WHAT YOU NEED TO DO: Select, from the material below, each line with "frame" in it.

┄┄┄┄┄┄┄┄┄┄┄┄┄┄┄┄┄┄┄┄

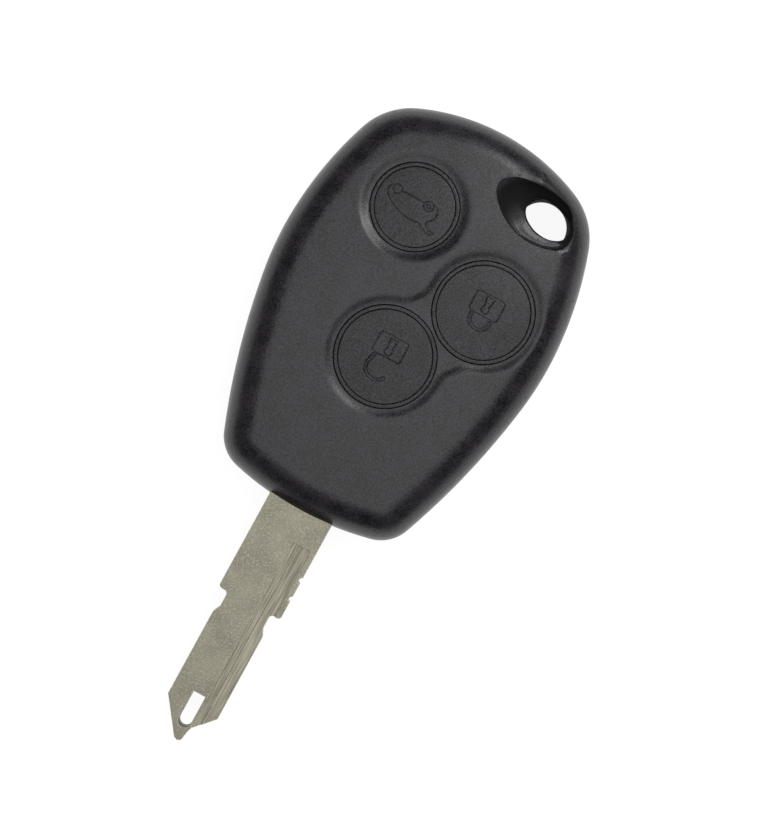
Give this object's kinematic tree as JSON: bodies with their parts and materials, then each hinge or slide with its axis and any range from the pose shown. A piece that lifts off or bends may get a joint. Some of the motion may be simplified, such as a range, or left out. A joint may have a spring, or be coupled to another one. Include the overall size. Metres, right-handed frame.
{
  "type": "key fob shell",
  "caption": "Remote car key: a crowned two-shell head with round push buttons, a keyring hole through one corner and a fixed flat blade.",
  "frame": {"origin": "on the flat back, below the middle of the whole key's length and width", "axes": "+Z out of the button face, +Y along the key from the blade's tip to the head's round end, +X to the right seen from above"},
  "size_m": [0.038, 0.0873, 0.0122],
  "materials": {
    "shell_plastic": "fine moulded grain",
    "silicone": "satin, smooth moulded",
    "blade_nickel": "nickel plate, satin with fine speckle",
    "screw_steel": "zinc plated",
    "board_laminate": "solder mask on glass laminate",
    "cell_steel": "bright rolled steel",
    "contact_steel": "tinned spring strip",
    "ferrite": "sintered, matte",
    "chip_epoxy": "moulded epoxy",
    "ceramic": "fired ceramic",
    "switch_plastic": "moulded"
  },
  "bodies": {
    "case": {"front_shell": "shell_plastic", "rear_shell": "shell_plastic", "button_mat": "silicone", "key_blade": "blade_nickel", "case_screw": "screw_steel", "circuit_board": "board_laminate", "coin_cell": "cell_steel", "positive_contact": "contact_steel", "negative_contact": "contact_steel", "transponder_coil": "ferrite", "control_chip": "chip_epoxy", "resonator": "cell_steel", "capacitors": "ceramic", "trunk_button_web": "silicone", "trunk_switch_housing": "switch_plastic", "trunk_switch_cover": "contact_steel", "trunk_switch_dome": "contact_steel", "lock_button_web": "silicone", "lock_switch_housing": "switch_plastic", "lock_switch_cover": "contact_steel", "lock_switch_dome": "contact_steel", "unlock_button_web": "silicone", "unlock_switch_housing": "switch_plastic", "unlock_switch_cover": "contact_steel", "unlock_switch_dome": "contact_steel"},
    "trunk_button": {"trunk_button": "silicone"},
    "trunk_plunger": {"trunk_switch_plunger": "switch_plastic"},
    "lock_button": {"lock_button": "silicone"},
    "lock_plunger": {"lock_switch_plunger": "switch_plastic"},
    "unlock_button": {"unlock_button": "silicone"},
    "unlock_plunger": {"unlock_switch_plunger": "switch_plastic"}
  },
  "joints": [
    {"name": "trunk_button_press", "type": "slide", "parent": "case", "child": "trunk_button", "axis": [0, 0, -1], "range_m": [0, 0.0003], "stiffness_N_per_m": 800, "deforming": ["trunk_button_web"]},
    {"name": "trunk_plunger_slide", "type": "slide", "parent": "case", "child": "trunk_plunger", "axis": [0, 0, -1], "range_m": [0, 0.0003], "deforming": ["trunk_switch_dome"]},
    {"name": "lock_button_press", "type": "slide", "parent": "case", "child": "lock_button", "axis": [0, 0, -1], "range_m": [0, 0.0003], "stiffness_N_per_m": 800, "deforming": ["lock_button_web"]},
    {"name": "lock_plunger_slide", "type": "slide", "parent": "case", "child": "lock_plunger", "axis": [0, 0, -1], "range_m": [0, 0.0003], "deforming": ["lock_switch_dome"]},
    {"name": "unlock_button_press", "type": "slide", "parent": "case", "child": "unlock_button", "axis": [0, 0, -1], "range_m": [0, 0.0003], "stiffness_N_per_m": 800, "deforming": ["unlock_button_web"]},
    {"name": "unlock_plunger_slide", "type": "slide", "parent": "case", "child": "unlock_plunger", "axis": [0, 0, -1], "range_m": [0, 0.0003], "deforming": ["unlock_switch_dome"]}
  ],
  "couplings": [
    {"joint": "trunk_plunger_slide", "follows": "trunk_button_press", "ratio": 1},
    {"joint": "lock_plunger_slide", "follows": "lock_button_press", "ratio": 1},
    {"joint": "unlock_plunger_slide", "follows": "unlock_button_press", "ratio": 1}
  ]
}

┄┄┄┄┄┄┄┄┄┄┄┄┄┄┄┄┄┄┄┄

OUTPUT:
Give this object's kinematic tree as JSON: bodies with their parts and materials, then each hinge or slide with its axis and any range from the pose shown. A piece that lifts off or bends may get a joint. Some of the motion may be simplified, such as a range, or left out. A joint may have a spring, or be coupled to another one. Include the overall size. Metres, right-handed frame.
  "frame": {"origin": "on the flat back, below the middle of the whole key's length and width", "axes": "+Z out of the button face, +Y along the key from the blade's tip to the head's round end, +X to the right seen from above"},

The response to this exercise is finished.